Si è svolto sabato 29 novembre presso la Sala del Consiglio comunale di Foligno l’annuale appuntamento cittadino contro la pena di morte, promosso a Foligno come in tutto lo stivale, dalla Comunità di Sant’Egidio e sostenuto da Caritas, Casa dei Popoli, Biblioteca Mandela e Emergency. Ospite della giornata che ha messo in rete più di 2000 città, Wilbert Rideau, il pluripremiato giornalista di prigione che ha brillantemente testimoniato in luogo di SueZann Bosler – malata. Una testimonianza di rara profondità e di riscatto quella di Wilbert, 72enne americano che ha speso più della metà della sua vita in una delle prigioni più dure degli Stati Uniti di cui 12 anni nel braccio della morte. “Leggere mi ha trasformato – ha testimoniato all’uditorio – io che non avevo mai letto un libro, costretto in una cella dalle dimensioni di un bagno ho letto l’equivalente dei libri di una biblioteca. E se leggi non puoi non renderti conto che il male che hai fatto non può essere la definizione di te stesso. Nella lettura ho incontrato uomini che avevano sbagliato ma capaci di redimersi – ha proseguito – È così che ho pensato a cosa potevo fare ed ho guardato alle uniche cose che avevo nella cella: fogli e matita”.
Inizia qui l’avventura investigativa di Wilbert, intervistando e fotografando gli altri condannati grazie ad una guardia carceraria dalla mente particolarmente aperta, scoprendo documentazioni chiave, pubblicando articoli sulla stampa e diventando il primo giornalista di denuncia da dietro le sbarre, guadagnando prestigiosi premi e girando film su commissione come regista-carcerato. “Nessuno dei condannati – documenta smentendo un luogo comune – aveva mai pensato alla pena di morte come deterrente. Colui che vuole commettere un crimine pensa solo alle proprie emozioni, non pensa alle conseguenze. È solo in tv che i criminali pensano a queste cose, io in prigione non li ho mai incontrati. E io venivo dallo Stato più punitivo degli Stati Uniti (la Louisiana ndr). Se questo princìpio fosse vero dovrebbe essere lo Stato più sicuro, invece è solo il più sanguinario”.

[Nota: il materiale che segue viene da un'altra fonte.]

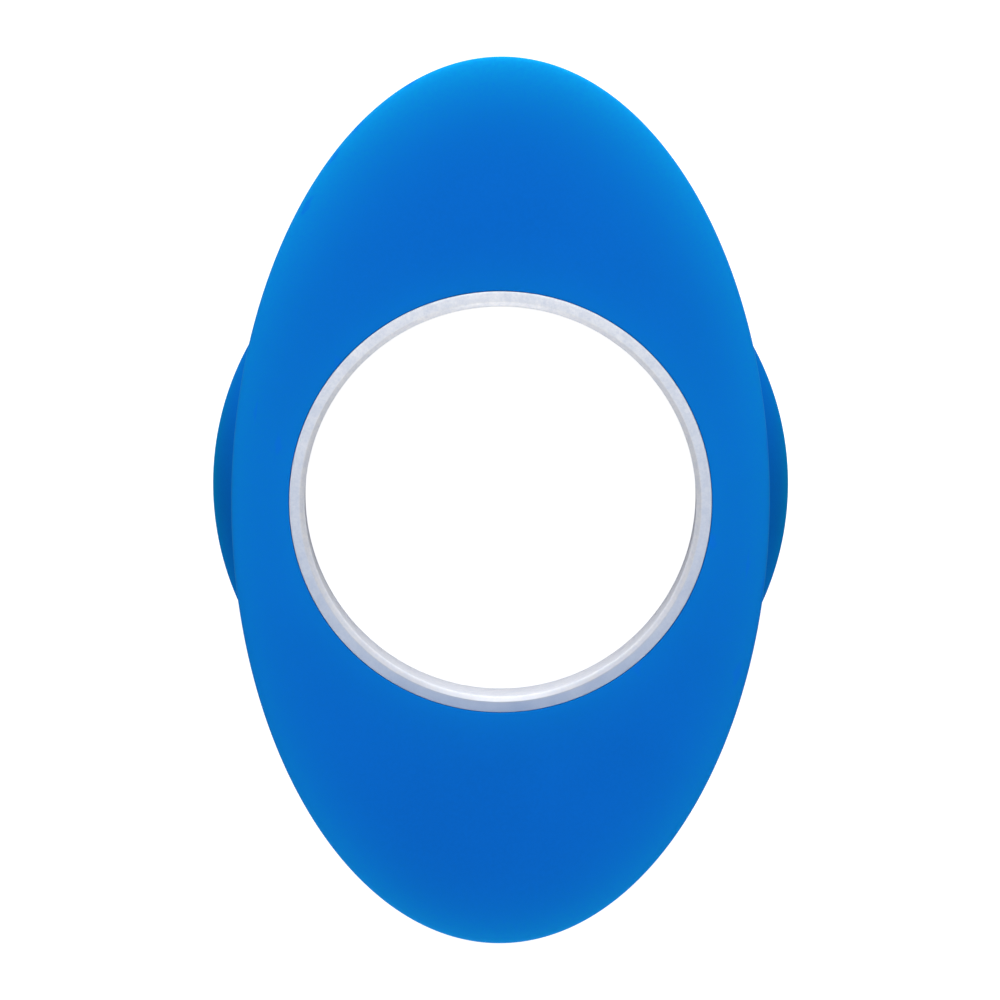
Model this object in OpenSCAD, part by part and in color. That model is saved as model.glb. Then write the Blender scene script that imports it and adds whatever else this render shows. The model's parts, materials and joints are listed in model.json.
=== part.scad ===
// Case opening friction ball: a hand tool for turning screwed watch case backs.
// A round body with an oval finger grip at its front carries a clear friction ring around
// a through hole. The bore axis is Z and the front faces up. Z = 0 is the rim of the open
// rear, on which the tool stands, and the grip's long axis is Y.

/* [Overall] */
// Height from the rear rim to the front lip
body_height = 32; // [28:0.5:40]
// Length of the oval grip over its two wings
grip_length = 89; // [74:1:110]
// Thickness of the oval grip at the ring
grip_thickness = 5; // [4.6:0.1:7]
// Height of the crowned front above the widest line of the grip
crown_height = 1.2; // [0.6:0.1:2.4]
// How far the ball stands out past the sides of the grip
ball_bulge = 2.1; // [1:0.05:6]

/* [Friction ring] */
// Bore of the friction ring
ring_bore = 39.1; // [32:0.1:50]
// Wall of the friction ring
ring_wall = 1.55; // [1.2:0.05:3]
// Height of the friction ring
ring_height = 8.2; // [6:0.1:13]
// Chamfer at the front of the ring's bore
ring_chamfer = 0.5; // [0.2:0.1:0.8]
// Radial clearance between the ring and its seat
ring_clearance = 0.03; // [0.01:0.01:0.08]

/* [Soft skins] */
// Thickness of the ball's soft skin at its widest line
skin_thickness = 2.6; // [1.6:0.1:3.6]
// Soft wall left at the sides of the grip, outside its hub
side_wall = 2.43; // [1.8:0.01:4]
// Soft wall left outside the hub where the ball meets the grip
neck_wall = 0.35; // [0.2:0.05:0.8]
// Soft wall left at the tips of the grip, outside its plate
tip_wall = 4; // [2.5:0.1:8]

/* [Rigid core] */
// Thickness of the stiffening plate in the grip
plate_thickness = 2; // [1.2:0.1:2.4]
// Wall of the sleeve around the ring
sleeve_wall = 1.24; // [1:0.02:2.5]
// Thickness of the shoulder that the ring rests on
shoulder_thickness = 1.5; // [1:0.1:3]
// Diameter of each dowel pin that stops the grip turning on the ball
pin_diameter = 1.3; // [0.8:0.1:2]
// Height of the clamp nut
nut_height = 4; // [2.5:0.1:6]
// Number of spanner notches in the clamp nut
notch_count = 6; // [2:1:10]

/* [Hidden] */
$fn = 96;
reach = 1; // how far a cutting solid runs past the face that it cuts

// Friction ring
bore_radius = ring_bore / 2;
ring_radius = bore_radius + ring_wall;
ring_base = body_height - ring_height;
ring_edge = 0.3; // chamfer on the ring's outer corners

// Sleeve
lip_gap = 0.03; // extra clearance where the ring passes the soft lip
shoulder_step = 0.6; // how far the shoulder reaches in under the ring
relief_wall = 0.9; // wall of the sleeve behind the shoulder
relief_depth = 11.3; // length of the sleeve behind the shoulder
flange_reach = 0.8;
flange_thickness = 0.8;
seat_radius = ring_radius + ring_clearance;
shoulder_radius = ring_radius - shoulder_step;
sleeve_radius = seat_radius + sleeve_wall;
sleeve_base = ring_base - shoulder_thickness - relief_depth;

// Grip and its plate
pin_wall = 0.4;
hub_radius = sleeve_radius + pin_diameter + 2 * pin_wall;
grip_width = 2 * (hub_radius + side_wall);
aspect = grip_width / grip_length;
grip_base = body_height - grip_thickness;
widest = body_height - crown_height;
crown_power = 6; // how flat the front stays before it turns down at the edge
flat_share = 0.96; // share of the outline that the flat underside fills
edge_steps = 10; // straight steps in each rounded edge
plate_floor = 1.2; // soft wall under the plate
plate_side = 2.4; // soft wall left at the sides, outside the plate
plate_base = grip_base + plate_floor;
plate_top = plate_base + plate_thickness;
plate_width = grip_width - 2 * plate_side;
plate_length = grip_length - 2 * tip_wall;

// Ball: it meets the underside of the grip along a circle just outside the hub
ball_radius = grip_width / 2 + ball_bulge;
meeting_radius = hub_radius + neck_wall;
ball_centre = grip_base - sqrt(pow(ball_radius, 2) - pow(meeting_radius, 2));
core_radius = ball_radius - skin_thickness;
foot_depth = 3; // how far the solid soft foot stops short of the sleeve
foot_wall = 2.4; // least width of the soft foot
core_base = sleeve_base - foot_depth;

// Clamp nut: its thread on the sleeve is left plain
nut_seat = sleeve_base + nut_height; // the step in the ball core that the nut pulls on
nut_radius = hub_radius - 0.8;
nut_gap = 0.2;
mouth_radius = nut_radius + nut_gap;
notch_width = 3;
notch_depth = 1.2;

// Dowel pins
pin_circle = sleeve_radius + pin_wall + pin_diameter / 2;
pin_depth = 5.5; // length of each pin in the ball core
pin_cover = 0.8; // plate left above each pin
pin_base = grip_base - pin_depth;
pin_top = plate_top - pin_cover;
pin_angle = 30; // each side of the long axis

module disc(radius, low, high) {
    translate([0, 0, low]) cylinder(r = radius, h = high - low);
}

// Half section of the grip: flat underside, rounded lower edge, crowned front
function lower_edge(share) = [
    grip_length / 2 * (flat_share + (1 - flat_share) * sin(90 * share)),
    widest - (widest - grip_base) * cos(90 * share)];
function crown_edge(share) = [
    grip_length / 2 * pow(cos(90 * share), 2 / crown_power),
    widest + crown_height * sin(90 * share)];

module grip_outer() {
    hull() scale([aspect, 1, 1]) rotate_extrude() polygon(concat(
        [[0, grip_base]],
        [for (i = [0 : edge_steps]) lower_edge(i / edge_steps)],
        [for (i = [1 : edge_steps]) crown_edge(i / edge_steps)]));
}

module core_plate() {
    translate([0, 0, plate_base])
        linear_extrude(plate_thickness)
            polygon([for (i = [0 : $fn - 1])
                [plate_width / 2 * cos(i * 360 / $fn), plate_length / 2 * sin(i * 360 / $fn)]]);
    disc(hub_radius, grip_base, plate_base + plate_thickness / 2);
}

module oval_grip() {
    color("dodgerblue") difference() {
        grip_outer();
        core_plate();
        disc(seat_radius + lip_gap, grip_base - reach, body_height + reach);
    }
}

module wing_core() {
    color("navy") difference() {
        core_plate();
        disc(sleeve_radius, grip_base - reach, plate_top + reach);
        disc(sleeve_radius + flange_reach, plate_top - flange_thickness, plate_top + reach);
        pins();
    }
}

module core_outer() {
    intersection() {
        union() {
            translate([0, 0, ball_centre]) sphere(r = core_radius);
            disc(hub_radius, core_base, grip_base);
        }
        disc(ball_radius + reach, core_base, grip_base);
    }
}

module ball_skin() {
    color("dodgerblue") difference() {
        intersection() {
            union() {
                translate([0, 0, ball_centre]) sphere(r = ball_radius);
                disc(mouth_radius + foot_wall, 0, core_base);
            }
            disc(ball_radius + reach, 0, grip_base);
        }
        core_outer();
        disc(mouth_radius, -reach, core_base + reach);
        disc(sleeve_radius, 0, grip_base + reach);
    }
}

module ball_core() {
    color("navy") difference() {
        core_outer();
        disc(mouth_radius, core_base - reach, nut_seat);
        disc(sleeve_radius, core_base - reach, grip_base + reach);
        pins();
    }
}

module core_sleeve() {
    color("royalblue") difference() {
        union() {
            disc(sleeve_radius, sleeve_base, plate_top);
            disc(sleeve_radius + flange_reach, plate_top - flange_thickness, plate_top);
        }
        disc(seat_radius, ring_base, plate_top + reach);
        disc(shoulder_radius, sleeve_base, ring_base + reach);
        disc(sleeve_radius - relief_wall, sleeve_base - reach, ring_base - shoulder_thickness);
    }
}

module clamp_nut() {
    color("silver") difference() {
        disc(nut_radius, sleeve_base, nut_seat);
        disc(sleeve_radius, sleeve_base - reach, nut_seat + reach);
        for (i = [0 : notch_count - 1])
            rotate([0, 0, i * 360 / notch_count])
                translate([sleeve_radius - reach, -notch_width / 2, sleeve_base - reach])
                    cube([nut_radius - sleeve_radius + 2 * reach, notch_width, reach + notch_depth]);
    }
}

module pins() {
    for (side = [90, 270], turn = [-pin_angle, pin_angle])
        rotate([0, 0, side + turn])
            translate([pin_circle, 0, pin_base])
                cylinder(d = pin_diameter, h = pin_top - pin_base);
}

module drive_pins() {
    color("gainsboro") pins();
}

// Half section of the ring: straight bore with a chamfer at the front
module friction_ring() {
    color("aliceblue", 0.6) rotate_extrude() polygon([
        [bore_radius, ring_base],
        [ring_radius - ring_edge, ring_base],
        [ring_radius, ring_base + ring_edge],
        [ring_radius, body_height - ring_edge],
        [ring_radius - ring_edge, body_height],
        [bore_radius + ring_chamfer, body_height],
        [bore_radius, body_height - ring_chamfer]]);
}

oval_grip();
wing_core();
ball_skin();
ball_core();
core_sleeve();
clamp_nut();
drive_pins();
friction_ring();
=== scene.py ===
"""Looks of the case opening friction ball: soft blue grip and ball, milky friction ring, rigid core."""

import json
import math

import bpy
from mathutils import Matrix, Vector


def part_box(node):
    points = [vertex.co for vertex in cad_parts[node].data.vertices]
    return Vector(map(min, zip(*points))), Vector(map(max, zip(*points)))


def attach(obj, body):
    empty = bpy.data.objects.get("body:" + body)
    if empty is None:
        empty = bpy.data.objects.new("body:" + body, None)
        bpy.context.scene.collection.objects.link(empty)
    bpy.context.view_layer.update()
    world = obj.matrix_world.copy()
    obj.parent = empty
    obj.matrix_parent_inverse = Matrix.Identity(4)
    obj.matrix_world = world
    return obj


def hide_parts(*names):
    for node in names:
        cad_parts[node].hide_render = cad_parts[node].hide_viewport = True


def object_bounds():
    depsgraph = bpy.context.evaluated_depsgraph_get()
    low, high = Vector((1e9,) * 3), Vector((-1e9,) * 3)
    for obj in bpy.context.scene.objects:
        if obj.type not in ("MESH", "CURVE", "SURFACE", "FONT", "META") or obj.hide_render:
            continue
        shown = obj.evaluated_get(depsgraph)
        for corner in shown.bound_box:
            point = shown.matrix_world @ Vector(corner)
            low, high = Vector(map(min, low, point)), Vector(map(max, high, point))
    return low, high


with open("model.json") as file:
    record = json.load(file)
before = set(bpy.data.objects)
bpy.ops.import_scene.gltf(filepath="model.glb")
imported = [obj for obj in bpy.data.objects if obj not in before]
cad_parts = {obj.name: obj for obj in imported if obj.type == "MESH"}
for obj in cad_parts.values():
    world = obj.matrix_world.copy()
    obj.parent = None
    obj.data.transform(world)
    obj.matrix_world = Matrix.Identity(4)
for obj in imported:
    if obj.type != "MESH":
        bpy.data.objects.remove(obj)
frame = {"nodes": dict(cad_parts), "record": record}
cad_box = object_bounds()

MM = 0.001
scene = bpy.context.scene

# ---------------------------------------------------------------- camera
FRONT = cad_box[1][2]  # height of the front lip
CAMERA_TILT = math.radians(5.5)  # the camera leans over towards the upper wing
CAMERA_ROLL = math.radians(0.23)  # about its own line of sight
CAMERA_DISTANCE = 2000 * MM  # from the front plane
FRAME_WIDTH = 99.85 * MM  # what the frame spans on the front plane
SENSOR = 36.0  # camera sensor width in Blender's own units
AIM = Vector((-0.05 * MM, 0.21 * MM, FRONT))  # the front plane's point in the middle of the frame
CLIP_START, CLIP_END = 0.01, 20  # nearest and farthest that the camera sees, in metres


def make_camera():
    cam = bpy.data.objects.new("camera", bpy.data.cameras.new("camera"))
    scene.collection.objects.link(cam)
    away = Vector((0, math.sin(CAMERA_TILT), math.cos(CAMERA_TILT)))
    cam.location = AIM + away * CAMERA_DISTANCE
    turned = Matrix.Rotation(-CAMERA_TILT, 3, "X") @ Matrix.Rotation(CAMERA_ROLL, 3, "Z")
    cam.rotation_euler = turned.to_euler()
    cam.data.sensor_width = SENSOR
    cam.data.lens = SENSOR * CAMERA_DISTANCE / FRAME_WIDTH
    cam.data.clip_start = CLIP_START
    cam.data.clip_end = CLIP_END
    scene.camera = cam


make_camera()

# ---------------------------------------------------------------- sizes
GRIP_LOW, GRIP_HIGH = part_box("oval_grip")
_, WING_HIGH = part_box("wing_core")
_, SKIN_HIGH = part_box("ball_skin")
CORE_LOW, CORE_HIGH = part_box("ball_core")
SLEEVE_LOW, SLEEVE_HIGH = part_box("core_sleeve")
NUT_LOW, NUT_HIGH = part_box("clamp_nut")
RING_LOW, RING_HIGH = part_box("friction_ring")
MOUNTS = {m["name"]: m for m in frame["record"]["mounts"]}

# walls, steps and gaps inside the part, which no box gives
CROWN_HEIGHT = 1.2 * MM
PLATE_SIDE = 2.4 * MM  # soft wall at the sides of the stiff plate
PLATE_FLOOR = 1.2 * MM  # soft wall under the stiff plate
NECK_WALL = 0.35 * MM  # soft wall outside the hub where the ball meets the grip
NUT_GAP = 0.2 * MM
FLANGE_REACH = 0.8 * MM
FLANGE_THICKNESS = 0.8 * MM
RELIEF_WALL = 0.9 * MM  # wall of the sleeve behind its shoulder
SHOULDER_STEP = 0.6 * MM
SHOULDER_THICKNESS = 1.5 * MM
SEAT_GAP = 0.03 * MM
LIP_GAP = 0.035 * MM  # tighter than the solid's 0.06 mm, so that no dark groove shows
RING_CHAMFER = 0.5 * MM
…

Oggi “molte associazioni – ha proseguito – si occupano di lottare per l’abolizione della pena di morte ma nessuna lotta per le condizioni di vita dei condannati” di cui la quasi totalità non riceve mai visite. “Se potete, scrivete a qualcuno di loro”.
Il giudizio che la pena di morte porta con sé – ha commentato il vicesindaco Barbetti – “non può essere di uomini verso altri uomini”. La lotta contro la pena capitale “è un valore che accomuna tutti, credenti e non”. C’è un aspetto – ha poi appuntato – che lo lega a Reyhahne Jabbari, la giovane iraniana eseguita il mese scorso e a cui le associazioni promotrici della giornata hanno voluto dedicare quest’edizione di “Città per la vita, città contro la pena di morte”: il non avere implorato i giudici per la fiducia riposta nella legge. Una legge – ha commentato Antonio Parrilli (Comunità di Sant’Egidio) – che “spesso non protegge”.
Non mancano tuttavia i segnali di speranza – ha appuntato Parrilli – dal movimento per la vita che da Foligno si è esteso ad altre città (Trevi e Campello) alla nuova votazione dell’Assemblea dell’Onu (proprio di qualche giorno fa) per una moratoria più stringente della sua cugina del 2007 e che ha guadagnato anche il voto inaspettato della Russia. Un segno anche – ha puntualizzato la Caritas diocesana nella Conferenza stampa che ha preceduto l’evento – che l’edizione 2014 della giornata folignate contro la pena di morte ”si svolga proprio in quella stessa piazza dove un tempo pendevano i condannati a morte per impiccagione, sotto l’arco che collega Palazzo Trinci con la Cattedrale.